» Work to be completed
Each line of the material must be returned exactly.

» Data entries
....

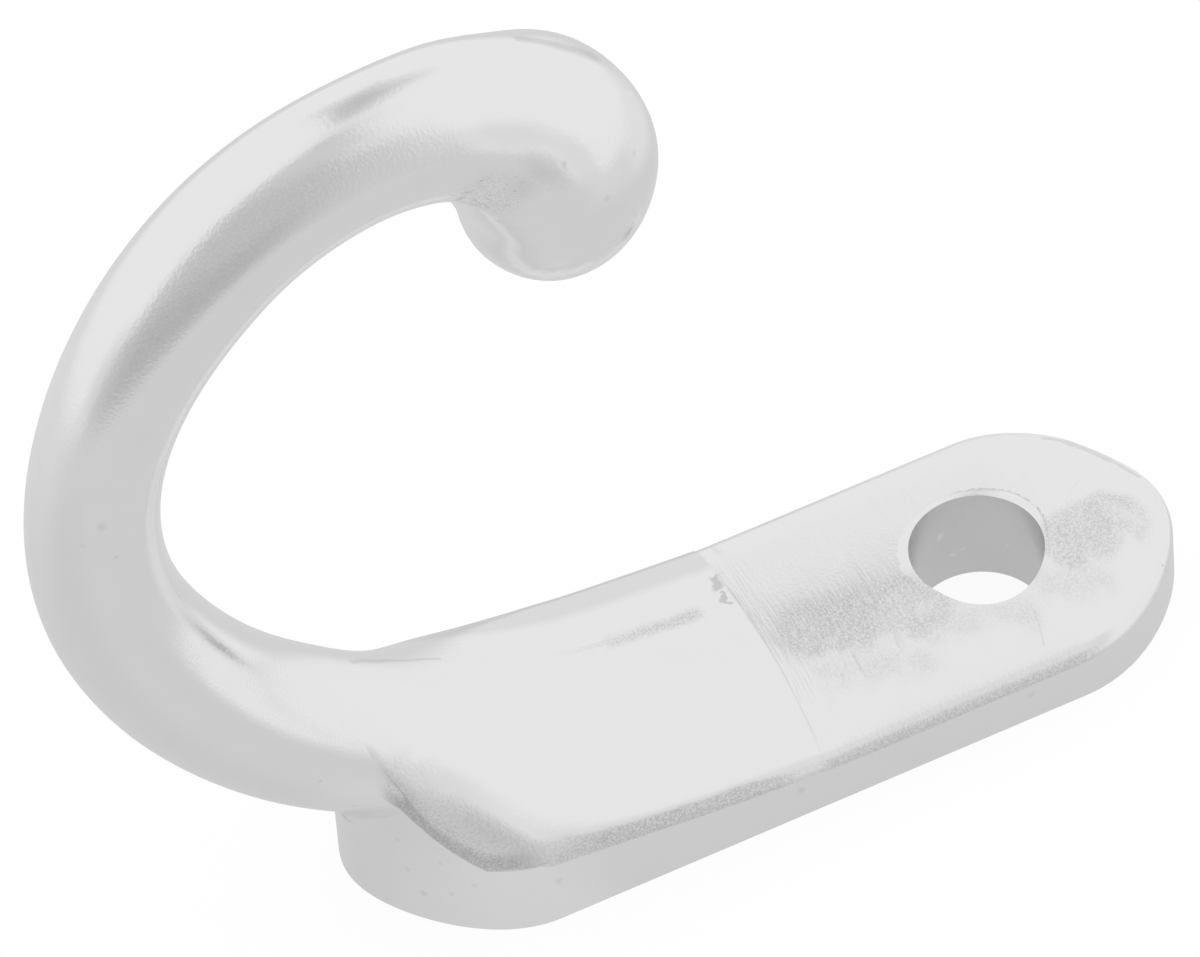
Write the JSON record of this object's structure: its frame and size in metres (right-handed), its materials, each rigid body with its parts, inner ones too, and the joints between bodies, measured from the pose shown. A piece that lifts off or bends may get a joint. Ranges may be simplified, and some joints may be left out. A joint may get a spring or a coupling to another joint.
{
  "type": "curtain tieback hook",
  "caption": "Cast metal tieback hook: a domed oblong wall plate with one screw hole, and a round bar that curls up over the plate and ends in a rounded knob.",
  "frame": {"origin": "axis of the screw hole at the plate's back face", "axes": "+Z out of the wall along the screw hole, +X along the plate towards its hole end, +Y across the plate"},
  "size_m": [0.0397, 0.0099, 0.0361],
  "materials": {
    "plated_metal": "bright satin plating over a fine cast grain"
  },
  "bodies": {
    "root": {"hook": "plated_metal"}
  },
  "joints": []
}
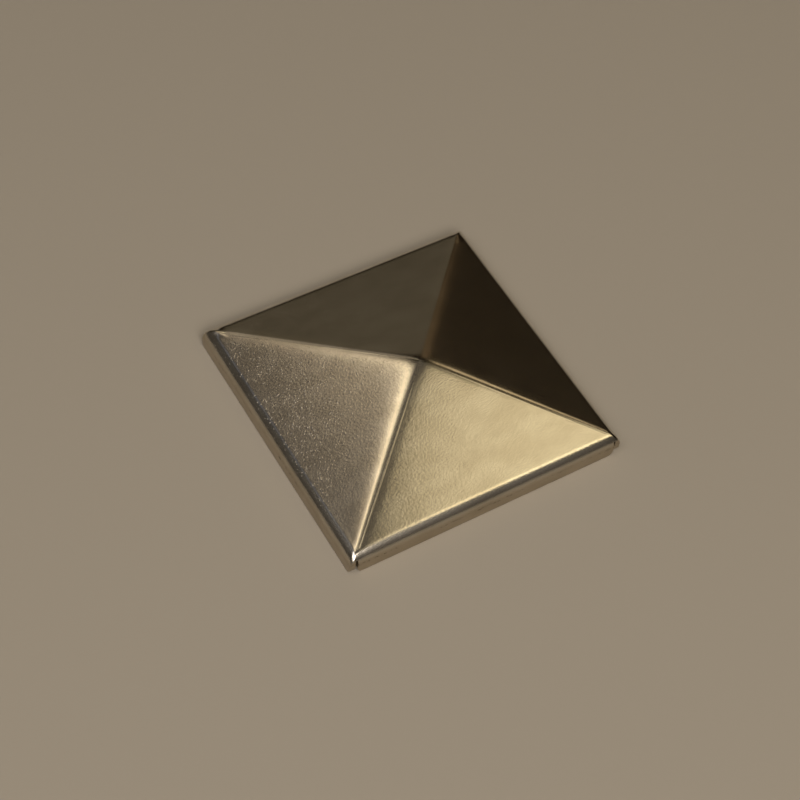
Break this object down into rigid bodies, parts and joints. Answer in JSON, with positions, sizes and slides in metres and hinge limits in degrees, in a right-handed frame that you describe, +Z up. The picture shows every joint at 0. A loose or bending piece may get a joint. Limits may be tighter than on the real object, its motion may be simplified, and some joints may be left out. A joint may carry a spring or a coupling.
{
  "type": "aluminium post cap",
  "caption": "Low pyramid cap pressed from one aluminium sheet, with a short folded skirt slit at each corner, set over the end of a square post.",
  "frame": {"origin": "middle of the skirt's lower rim, in the plane that the cap rests on", "axes": "+Z up through the peak; X across the two long flanges, Y across the two short flanges"},
  "size_m": [0.08, 0.08, 0.0165],
  "materials": {
    "aluminium_sheet": "satin"
  },
  "bodies": {
    "root": {"post_cap": "aluminium_sheet"}
  },
  "joints": []
}
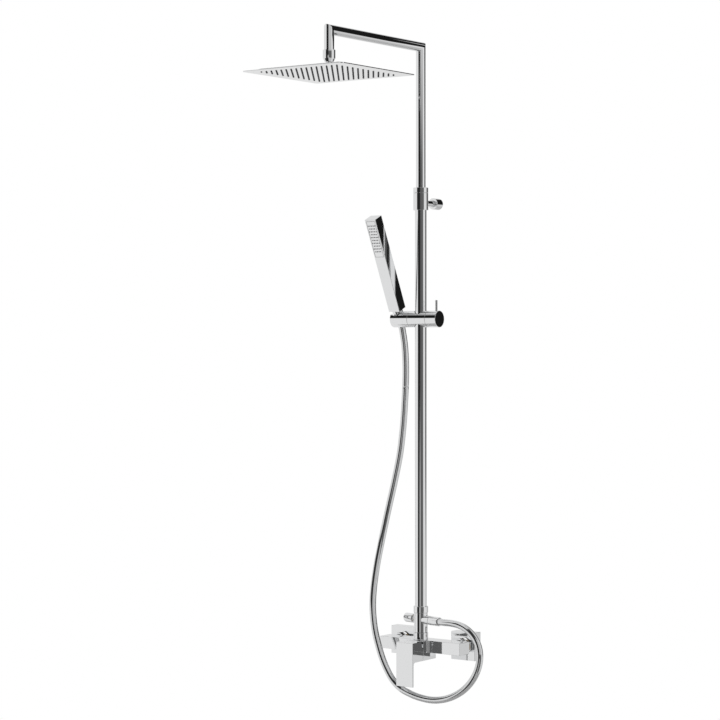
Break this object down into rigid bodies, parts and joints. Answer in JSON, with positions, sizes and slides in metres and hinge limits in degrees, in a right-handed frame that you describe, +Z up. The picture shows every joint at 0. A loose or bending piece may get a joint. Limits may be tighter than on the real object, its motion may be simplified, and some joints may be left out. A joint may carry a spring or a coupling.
{
  "type": "rainfall shower column",
  "caption": "Exposed wall-hung shower column: single-lever mixer bar, diverter, riser with sliding stick-handset holder and hose, telescopic arm and thin square rain head.",
  "frame": {"origin": "on the wall plane, midway between the two water inlets, at the height of the inlet axes", "axes": "+X right as seen by a person facing the wall, +Y into the wall, +Z up along the riser"},
  "size_m": [0.2928, 0.5155, 1.347],
  "materials": {
    "chrome": "polished",
    "brass": "machined",
    "steel": "brushed",
    "black_plastic": "moulded",
    "rubber": "matte",
    "nozzle_silicone": "satin",
    "hose_skin": "metallic silver, glossy"
  },
  "bodies": {
    "column": {"wall_union_left": "brass", "wall_union_right": "brass", "rosette_left": "chrome", "rosette_right": "chrome", "union_nut_left": "chrome", "union_nut_right": "chrome", "inlet_seal_left": "rubber", "inlet_seal_right": "rubber", "mixer_body": "chrome", "cartridge_body": "black_plastic", "cartridge_nut": "brass", "diverter_lower_nut": "chrome", "diverter_seal": "rubber", "diverter_body": "chrome", "diverter_upper_nut": "chrome", "outlet_nipple": "chrome", "hose_nut_lower": "chrome", "shower_hose": "hose_skin", "riser_tube": "chrome", "riser_seal": "rubber", "collar_body": "chrome", "collar_gland": "black_plastic", "post_neck": "chrome", "post_cup": "chrome", "post_disc": "steel", "post_grub_screw": "steel"},
    "lever_swivel_ring": {"spindle_carrier": "black_plastic"},
    "lever": {"lever_handle": "chrome", "lever_insert": "black_plastic", "lever_spindle": "brass", "lever_screw": "steel"},
    "diverter_control": {"diverter_knob": "chrome", "diverter_valve": "brass"},
    "collar_lock": {"lock_ring": "chrome"},
    "slider": {"slider_body": "chrome", "clamp_liner": "black_plastic", "holder_pivot": "steel", "shower_hose_top": "hose_skin"},
    "clamp": {"clamp_knob": "chrome", "knob_pin": "chrome", "clamp_spindle": "brass"},
    "handset_holder": {"holder": "chrome", "holder_insert": "black_plastic"},
    "hose_end": {"hose_nut_upper": "chrome"},
    "handset": {"handset_body": "chrome", "handset_face": "chrome", "handset_nozzle_mat": "nozzle_silicone", "handset_inlet": "brass"},
    "telescope_bush": {"slip_bush": "black_plastic"},
    "overhead_arm": {"arm_tube": "chrome", "head_nut": "chrome", "ball_gasket": "rubber"},
    "head_socket": {"ball_liner": "black_plastic"},
    "head_ball": {"ball_stud": "chrome"},
    "rain_head": {"head_plate": "chrome", "chamber_cover": "chrome", "nozzle_mat": "nozzle_silicone", "head_hub": "chrome"}
  },
  "joints": [
    {"name": "lever_swivel", "type": "hinge", "parent": "column", "child": "lever_swivel_ring", "pos_m": [0, -0.08, -0.0075], "axis": [0, -1, 0], "range_deg": [-45, 45]},
    {"name": "lever_lift", "type": "hinge", "parent": "lever_swivel_ring", "child": "lever", "pos_m": [0, -0.082, -0.0075], "axis": [-1, 0, 0], "range_deg": [0, 18]},
    {"name": "diverter_turn", "type": "hinge", "parent": "column", "child": "diverter_control", "pos_m": [0, -0.0655, 0.054], "axis": [0.9703, -0.2419, 0], "range_deg": [0, 90]},
    {"name": "collar_lock_turn", "type": "hinge", "parent": "column", "child": "collar_lock", "pos_m": [0, -0.0655, 0.935], "axis": [0, 0, 1], "range_deg": [0, 180]},
    {"name": "slider_slide", "type": "slide", "parent": "column", "child": "slider", "axis": [0, 0, 1], "range_m": [-0.3, 0.15], "deforming": ["shower_hose"]},
    {"name": "clamp_turn", "type": "hinge", "parent": "slider", "child": "clamp", "pos_m": [0.033, -0.0655, 0.67065], "axis": [1, 0, 0], "range_deg": [-90, 90]},
    {"name": "holder_tilt", "type": "hinge", "parent": "slider", "child": "handset_holder", "pos_m": [-0.045, -0.0655, 0.67065], "axis": [1, 0, 0], "range_deg": [-25, 45], "deforming": ["shower_hose_top"]},
    {"name": "handset_lift", "type": "slide", "parent": "handset_holder", "child": "hose_end", "axis": [0, -0.4226, 0.9063], "range_m": [0, 0.025]},
    {"name": "handset_twist", "type": "hinge", "parent": "hose_end", "child": "handset", "pos_m": [-0.0524, -0.0655, 0.67065], "axis": [0, -0.4226, 0.9063], "range_deg": [-90, 90]},
    {"name": "telescope_slide", "type": "slide", "parent": "column", "child": "telescope_bush", "axis": [0, 0, 1], "range_m": [-0.15, 0.1]},
    {"name": "arm_swivel", "type": "hinge", "parent": "telescope_bush", "child": "overhead_arm", "pos_m": [0, -0.0655, 0.935], "axis": [0, 0, 1], "range_deg": [-45, 45]},
    {"name": "head_tilt_x", "type": "hinge", "parent": "overhead_arm", "child": "head_socket", "pos_m": [0, -0.3815, 1.1725], "axis": [1, 0, 0], "range_deg": [-12, 12]},
    {"name": "head_tilt_y", "type": "hinge", "parent": "head_socket", "child": "head_ball", "pos_m": [0, -0.3815, 1.1725], "axis": [0, 1, 0], "range_deg": [-12, 12]},
    {"name": "head_spin", "type": "hinge", "parent": "head_ball", "child": "rain_head", "pos_m": [0, -0.3815, 1.1725], "axis": [0, 0, 1], "range_deg": [-45, 45]}
  ]
}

....

» Written answer
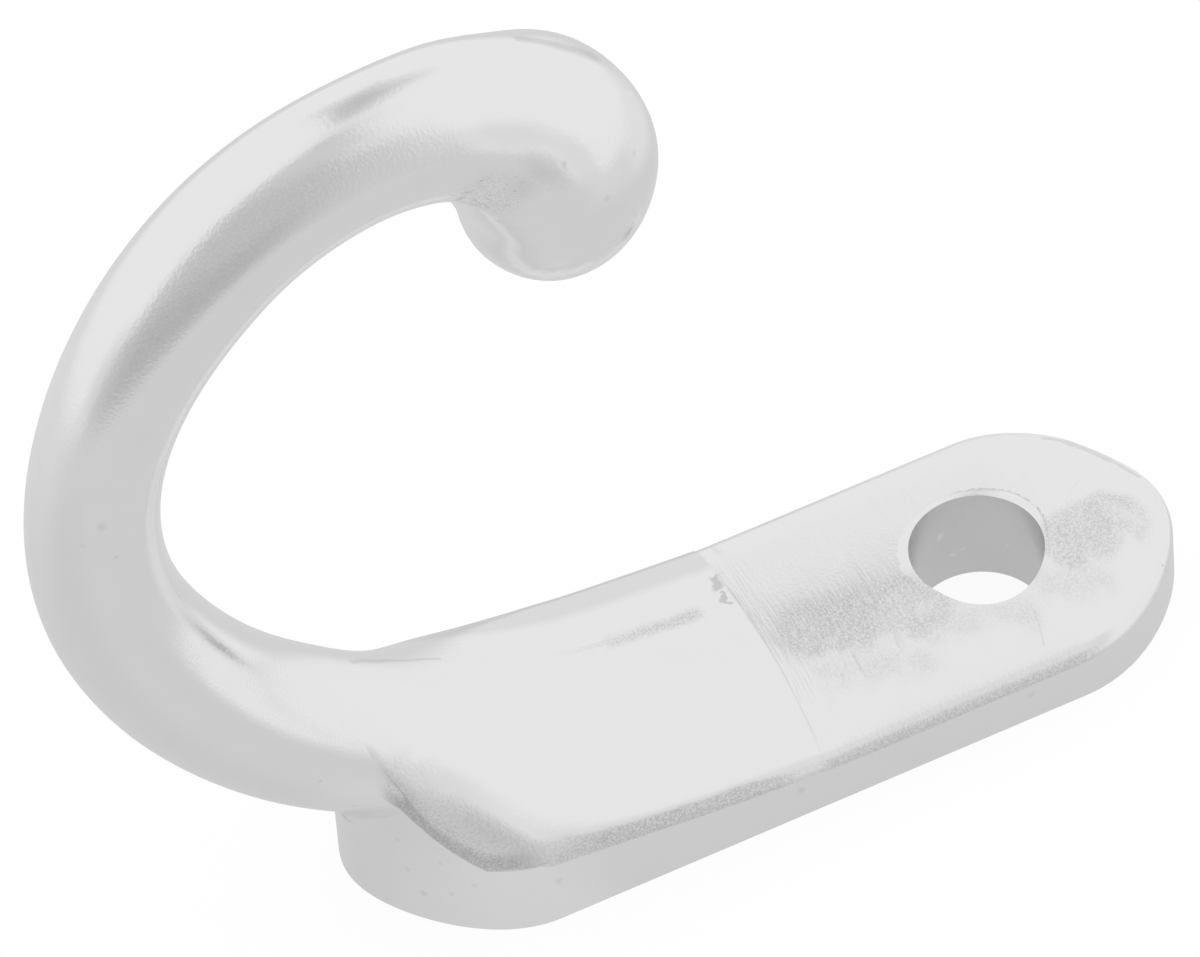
Write the JSON record of this object's structure: its frame and size in metres (right-handed), its materials, each rigid body with its parts, inner ones too, and the joints between bodies, measured from the pose shown. A piece that lifts off or bends may get a joint. Ranges may be simplified, and some joints may be left out. A joint may get a spring or a coupling to another joint.
{
  "type": "curtain tieback hook",
  "caption": "Cast metal tieback hook: a domed oblong wall plate with one screw hole, and a round bar that curls up over the plate and ends in a rounded knob.",
  "frame": {"origin": "axis of the screw hole at the plate's back face", "axes": "+Z out of the wall along the screw hole, +X along the plate towards its hole end, +Y across the plate"},
  "size_m": [0.0397, 0.0099, 0.0361],
  "materials": {
    "plated_metal": "bright satin plating over a fine cast grain"
  },
  "bodies": {
    "root": {"hook": "plated_metal"}
  },
  "joints": []
}
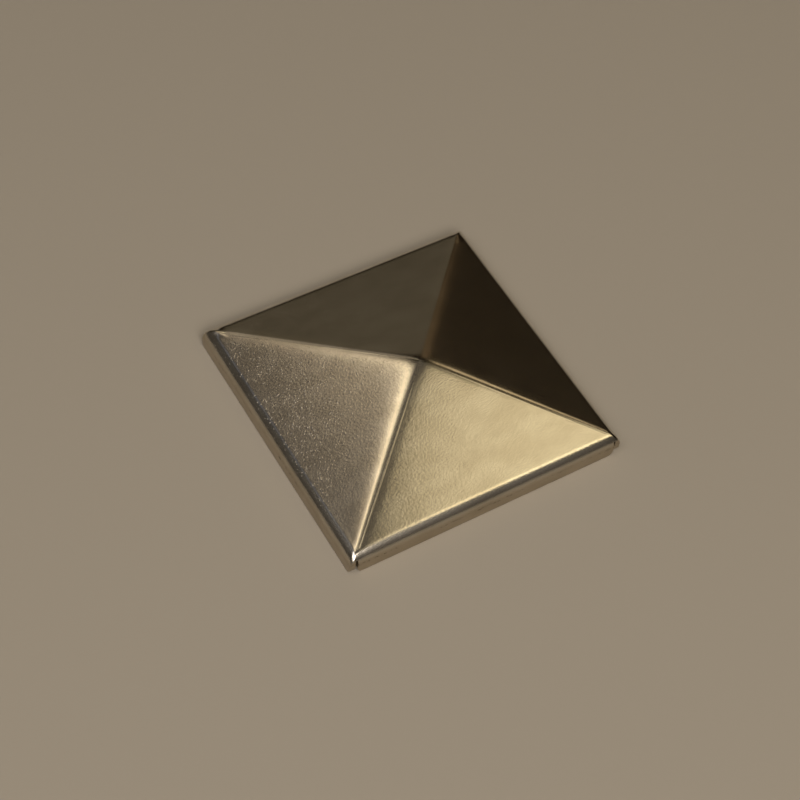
Break this object down into rigid bodies, parts and joints. Answer in JSON, with positions, sizes and slides in metres and hinge limits in degrees, in a right-handed frame that you describe, +Z up. The picture shows every joint at 0. A loose or bending piece may get a joint. Limits may be tighter than on the real object, its motion may be simplified, and some joints may be left out. A joint may carry a spring or a coupling.
{
  "type": "aluminium post cap",
  "caption": "Low pyramid cap pressed from one aluminium sheet, with a short folded skirt slit at each corner, set over the end of a square post.",
  "frame": {"origin": "middle of the skirt's lower rim, in the plane that the cap rests on", "axes": "+Z up through the peak; X across the two long flanges, Y across the two short flanges"},
  "size_m": [0.08, 0.08, 0.0165],
  "materials": {
    "aluminium_sheet": "satin"
  },
  "bodies": {
    "root": {"post_cap": "aluminium_sheet"}
  },
  "joints": []
}
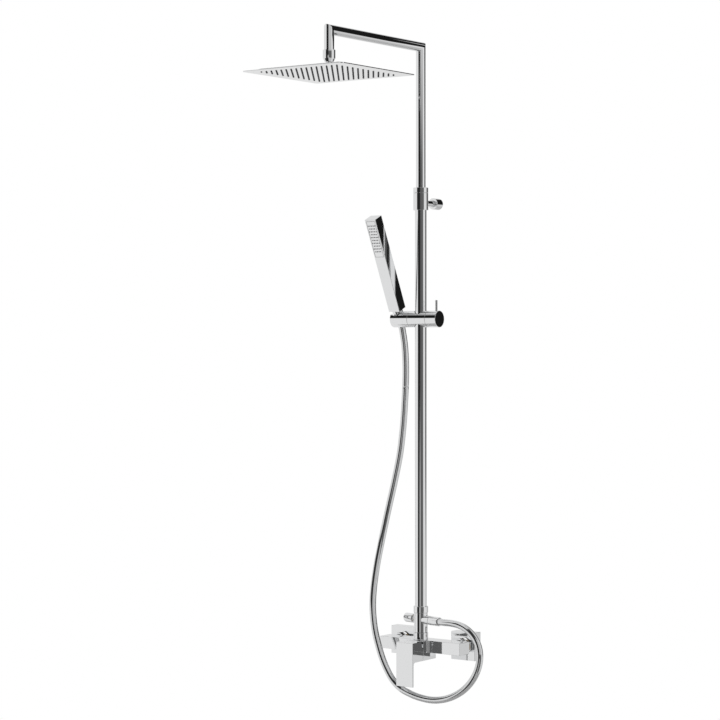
Break this object down into rigid bodies, parts and joints. Answer in JSON, with positions, sizes and slides in metres and hinge limits in degrees, in a right-handed frame that you describe, +Z up. The picture shows every joint at 0. A loose or bending piece may get a joint. Limits may be tighter than on the real object, its motion may be simplified, and some joints may be left out. A joint may carry a spring or a coupling.
{
  "type": "rainfall shower column",
  "caption": "Exposed wall-hung shower column: single-lever mixer bar, diverter, riser with sliding stick-handset holder and hose, telescopic arm and thin square rain head.",
  "frame": {"origin": "on the wall plane, midway between the two water inlets, at the height of the inlet axes", "axes": "+X right as seen by a person facing the wall, +Y into the wall, +Z up along the riser"},
  "size_m": [0.2928, 0.5155, 1.347],
  "materials": {
    "chrome": "polished",
    "brass": "machined",
    "steel": "brushed",
    "black_plastic": "moulded",
    "rubber": "matte",
    "nozzle_silicone": "satin",
    "hose_skin": "metallic silver, glossy"
  },
  "bodies": {
    "column": {"wall_union_left": "brass", "wall_union_right": "brass", "rosette_left": "chrome", "rosette_right": "chrome", "union_nut_left": "chrome", "union_nut_right": "chrome", "inlet_seal_left": "rubber", "inlet_seal_right": "rubber", "mixer_body": "chrome", "cartridge_body": "black_plastic", "cartridge_nut": "brass", "diverter_lower_nut": "chrome", "diverter_seal": "rubber", "diverter_body": "chrome", "diverter_upper_nut": "chrome", "outlet_nipple": "chrome", "hose_nut_lower": "chrome", "shower_hose": "hose_skin", "riser_tube": "chrome", "riser_seal": "rubber", "collar_body": "chrome", "collar_gland": "black_plastic", "post_neck": "chrome", "post_cup": "chrome", "post_disc": "steel", "post_grub_screw": "steel"},
    "lever_swivel_ring": {"spindle_carrier": "black_plastic"},
    "lever": {"lever_handle": "chrome", "lever_insert": "black_plastic", "lever_spindle": "brass", "lever_screw": "steel"},
    "diverter_control": {"diverter_knob": "chrome", "diverter_valve": "brass"},
    "collar_lock": {"lock_ring": "chrome"},
    "slider": {"slider_body": "chrome", "clamp_liner": "black_plastic", "holder_pivot": "steel", "shower_hose_top": "hose_skin"},
    "clamp": {"clamp_knob": "chrome", "knob_pin": "chrome", "clamp_spindle": "brass"},
    "handset_holder": {"holder": "chrome", "holder_insert": "black_plastic"},
    "hose_end": {"hose_nut_upper": "chrome"},
    "handset": {"handset_body": "chrome", "handset_face": "chrome", "handset_nozzle_mat": "nozzle_silicone", "handset_inlet": "brass"},
    "telescope_bush": {"slip_bush": "black_plastic"},
    "overhead_arm": {"arm_tube": "chrome", "head_nut": "chrome", "ball_gasket": "rubber"},
    "head_socket": {"ball_liner": "black_plastic"},
    "head_ball": {"ball_stud": "chrome"},
    "rain_head": {"head_plate": "chrome", "chamber_cover": "chrome", "nozzle_mat": "nozzle_silicone", "head_hub": "chrome"}
  },
  "joints": [
    {"name": "lever_swivel", "type": "hinge", "parent": "column", "child": "lever_swivel_ring", "pos_m": [0, -0.08, -0.0075], "axis": [0, -1, 0], "range_deg": [-45, 45]},
    {"name": "lever_lift", "type": "hinge", "parent": "lever_swivel_ring", "child": "lever", "pos_m": [0, -0.082, -0.0075], "axis": [-1, 0, 0], "range_deg": [0, 18]},
    {"name": "diverter_turn", "type": "hinge", "parent": "column", "child": "diverter_control", "pos_m": [0, -0.0655, 0.054], "axis": [0.9703, -0.2419, 0], "range_deg": [0, 90]},
    {"name": "collar_lock_turn", "type": "hinge", "parent": "column", "child": "collar_lock", "pos_m": [0, -0.0655, 0.935], "axis": [0, 0, 1], "range_deg": [0, 180]},
    {"name": "slider_slide", "type": "slide", "parent": "column", "child": "slider", "axis": [0, 0, 1], "range_m": [-0.3, 0.15], "deforming": ["shower_hose"]},
    {"name": "clamp_turn", "type": "hinge", "parent": "slider", "child": "clamp", "pos_m": [0.033, -0.0655, 0.67065], "axis": [1, 0, 0], "range_deg": [-90, 90]},
    {"name": "holder_tilt", "type": "hinge", "parent": "slider", "child": "handset_holder", "pos_m": [-0.045, -0.0655, 0.67065], "axis": [1, 0, 0], "range_deg": [-25, 45], "deforming": ["shower_hose_top"]},
    {"name": "handset_lift", "type": "slide", "parent": "handset_holder", "child": "hose_end", "axis": [0, -0.4226, 0.9063], "range_m": [0, 0.025]},
    {"name": "handset_twist", "type": "hinge", "parent": "hose_end", "child": "handset", "pos_m": [-0.0524, -0.0655, 0.67065], "axis": [0, -0.4226, 0.9063], "range_deg": [-90, 90]},
    {"name": "telescope_slide", "type": "slide", "parent": "column", "child": "telescope_bush", "axis": [0, 0, 1], "range_m": [-0.15, 0.1]},
    {"name": "arm_swivel", "type": "hinge", "parent": "telescope_bush", "child": "overhead_arm", "pos_m": [0, -0.0655, 0.935], "axis": [0, 0, 1], "range_deg": [-45, 45]},
    {"name": "head_tilt_x", "type": "hinge", "parent": "overhead_arm", "child": "head_socket", "pos_m": [0, -0.3815, 1.1725], "axis": [1, 0, 0], "range_deg": [-12, 12]},
    {"name": "head_tilt_y", "type": "hinge", "parent": "head_socket", "child": "head_ball", "pos_m": [0, -0.3815, 1.1725], "axis": [0, 1, 0], "range_deg": [-12, 12]},
    {"name": "head_spin", "type": "hinge", "parent": "head_ball", "child": "rain_head", "pos_m": [0, -0.3815, 1.1725], "axis": [0, 0, 1], "range_deg": [-45, 45]}
  ]
}